The management sequence of bipolar clavicle injury remains controversial. Schemitsch et al. [6] recommended fixation of the more severely affected side first. However, in a study of six operative cases and five conservative cases, Lee et al. [18] fixed AC injuries with a hook plate first and then performed open reduction and anterior SC ligament repair after failed closed reduction of the medial end of the clavicle. Yurdakul et al. [9] and Thyagarajan et al. [22] fixed the SC joint first in their reports. Our experience was consistent with that of Schemitsch et al. [6]: once the more severely affected side was stabilized, the other end was found to be passively reducible.

In this study, one patient (Fig. 2) who preoperatively presented with SC dislocation associated with a distal clavicle fracture sustained slight AC joint dislocation after hook plating in the SC joint and anatomic plate osteosynthesis in the distal clavicle. This might have been caused by inaccurate reduction of the distal clavicle due to an old fracture or hook plating under large stress.
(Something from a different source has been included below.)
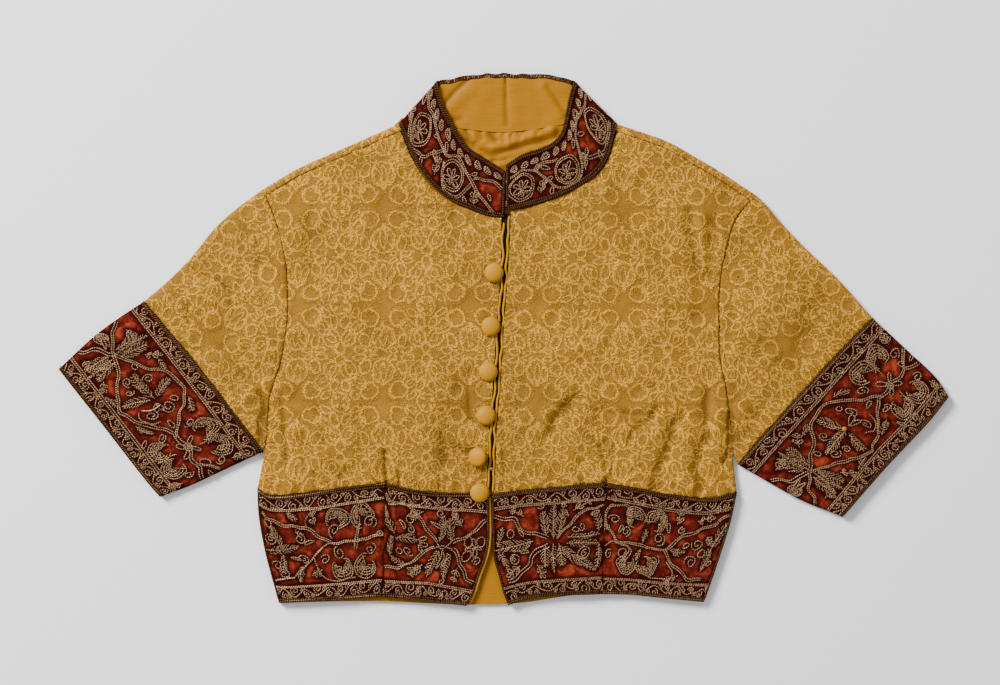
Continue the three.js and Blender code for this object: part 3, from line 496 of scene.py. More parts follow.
# Figured silk: a satin ground with a raised lacy figure of rings, palmettes and leaves, repeated
# about every hand's breadth and mirrored left to right and up and down. The eye sees pale fuzzy
# lines on an ochre ground. The chart gives each oval's middle, half sizes, turn and line width.
REPEAT_WIDTH = 82.0
REPEAT_HEIGHT = 93.0
OVALS = (
    # x, y, half width, half height, turn, line; a line of 0 is a filled spot
    (13.8, 11.8, 8.2, 7.8, 0, 2.1),
    (0.0, 31.0, 10.4, 11.4, 0, 1.9),
    (0.0, 30.0, 2.6, 8.4, 0, 1.9),
    (6.0, 29.6, 2.2, 7.4, -14, 1.8),
    (0.0, 18.0, 2.0, 2.4, 0, 0.0),
    (37.0, 4.0, 2.1, 2.1, 0, 0.0),
    (41.0, 0.0, 8.6, 9.2, 0, 1.8),
    (27.2, 7.0, 5.0, 2.8, 38, 1.9),
    (24.5, 20.6, 8.4, 5.8, 40, 1.8),
    (24.5, 20.6, 3.8, 1.6, 40, 1.4),
    (35.5, 16.0, 3.8, 5.6, -18, 2.0),
    (33.0, 31.0, 7.2, 9.0, -25, 1.9),
    (33.0, 31.0, 2.6, 4.4, -25, 1.7),
    (17.5, 34.0, 4.4, 6.8, 22, 2.1),
    (41.0, 40.5, 4.8, 5.4, 0, 2.2),
    (22.5, 43.2, 5.6, 2.6, -12, 1.9),
    (9.5, 43.4, 3.6, 2.2, 15, 1.7),
)
THREAD_FUZZ = 2.1  # mm that the figure's edges wander
FILIGREE_REACH = 2.6  # mm round the figure's lines that small worm-like threads fill
FIGURE_DRIFT = 10.0  # mm that the figure strays from its even repeat, from one side to the other
SILK_DARKEST = 0.6  # share of its brightness that the silk keeps in the deepest fold, under painted shade


def maths(tree, operation, *values):
    """The result of one operation on its values, each a number or a link."""
    return node(tree, "Math", dict(enumerate(values)), operation=operation).outputs[0]


def vectors(tree, operation, first, second=None):
    """The same for places: one operation on one or two of them, or a place times a number."""
    inputs = {0: first}
    if second is not None:
        inputs["Scale" if operation == "SCALE" else 1] = second
    return node(tree, "VectorMath", inputs, operation=operation)


def noise(tree, place, scale, detail=2.0, roughness=0.5, distortion=0.0):
    """Soft noise over a place: how fine, in how many layers, how strong the fine ones, how swirled."""
    return node(tree, "TexNoise", {
        "Vector": place, "Scale": scale, "Detail": detail, "Roughness": roughness,
        "Distortion": distortion})


def remap(tree, value, low=0.0, high=1.0, to_low=0.0, to_high=1.0, kind="LINEAR"):
    """A value carried from one range to another and held at its ends."""
    return node(tree, "MapRange", {
        "Value": value, "From Min": low, "From Max": high, "To Min": to_low, "To Max": to_high,
    }, interpolation_type=kind).outputs[0]


def ramp(tree, share, *tones):
    """A colour by a linked share, from places along a row and their hex values."""
    made = node(tree, "ValToRGB", {0: share})
    row = made.color_ramp.elements
    row[0].position, row[-1].position = tones[0][0], tones[-1][0]
    for place, _ in tones[1:-1]:
        row.new(place)
    for element, (_, code) in zip(row, tones):
        element.color = srgb(code)
    return made.outputs[0]


def relief(tree, height, depth, strength):
    """A surface's small ups and downs, that are this many metres deep."""
    return node(tree, "Bump", {
        "Height": height, "Distance": depth, "Strength": strength}).outputs[0]


def charted(tree):
    """A point's place on the flat cut, or round and along a cord."""
    return node(tree, "UVMap", uv_map="chart").outputs[0]


def painted_fold_shade(tree, colour, darkest, brightness=1.0):
    """A colour times its brightness, and times a painted shade: 1 on the crests down to the darkest in
    the folds.
    """
    fold_shade = node(tree, "Attribute", attribute_name="fold_shade").outputs["Fac"]
    dimmed = maths(tree, "MULTIPLY", brightness, remap(tree, fold_shade, to_low=1.0, to_high=darkest))
    return vectors(tree, "SCALE", colour, dimmed).outputs[0]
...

This study has several limitations, including the small sample size, lack of a control group, and short follow-up period. However, considering the rarity of bipolar clavicle injury, these limitations did not influence the results.

Conclusions

Internal plating was proven to be a safe and effective treatment for bipolar clavicle injury. If the less severely affected side is passively reduced and acquires stability after the more severely affected side is fixed, further fixation may be unnecessary unless residual instability exists. However, this treatment calls for a well-trained surgeon to perform fixation under appropriate stress and avoid damage to retrosternal structures.